Do you remember how the people that Peter preached to at Pentecost reacted when he told them, Therefore let all Israel be assured of this: God has made this Jesus, whom you crucified, both Lord and Christ!? They were cut to the heart and said to Peter and the other apostles, Brothers, what shall we do? Peter replied, Repent and be baptized, every one of you, in the name of Jesus for the forgiveness of your sins. And you will receive the gift of the Holy Spirit. The word cut in cut to the heart is a different word from the one Luke, the human author of Acts, used in describing the Jewish leaders’ reaction to Stephen’s speech (the word was sawed through). But the point is that John the Baptist and Jesus and Peter and Stephen all spoke plainly and people either repented or gnashed their teeth. (By the way, how do you react if someone rebukes you plainly?)
Well, they killed Stephen.
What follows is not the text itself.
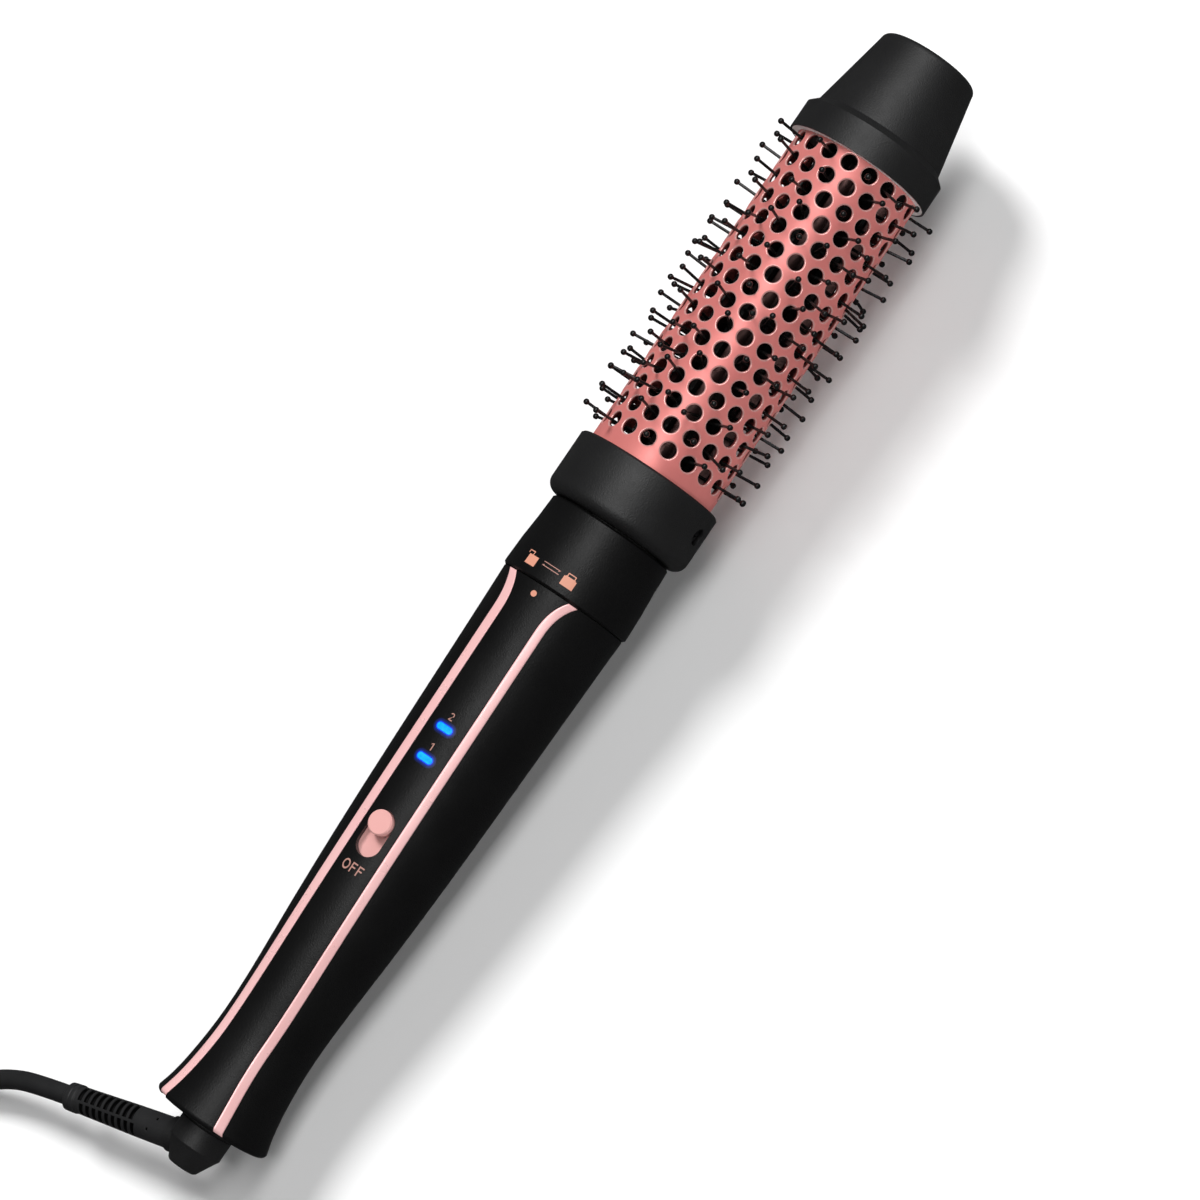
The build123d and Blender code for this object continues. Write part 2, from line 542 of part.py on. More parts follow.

These dignified brothers and fathers, these leaders of Israel yelled and screamed (presumably to block out the supposed blasphemy), rushed at Stephen and dragged him out and stoned him (and so much for needing permission from the Romans).
But Stephen, after he had prayed, Lord Jesus, receive my spirit, prayed for Jesus to forgive them: Lord, do not hold this sin against them. He prayed just like Jesus. Then he fell asleep. Now he’s with Jesus.
One more thing: In this last passage we are also introduced to Saul who was approving of Stephen’s death and who would approve of the deaths of many other Christians, who would persecute them and put them in prison and... who would write at least a fourth of the New Testament. This Saul who was approving of Stephen’s death would write at least a fourth of the New Testament! Isn’t God’s grace amazing! It’s all because of Jesus. Praise the Lord! Amen!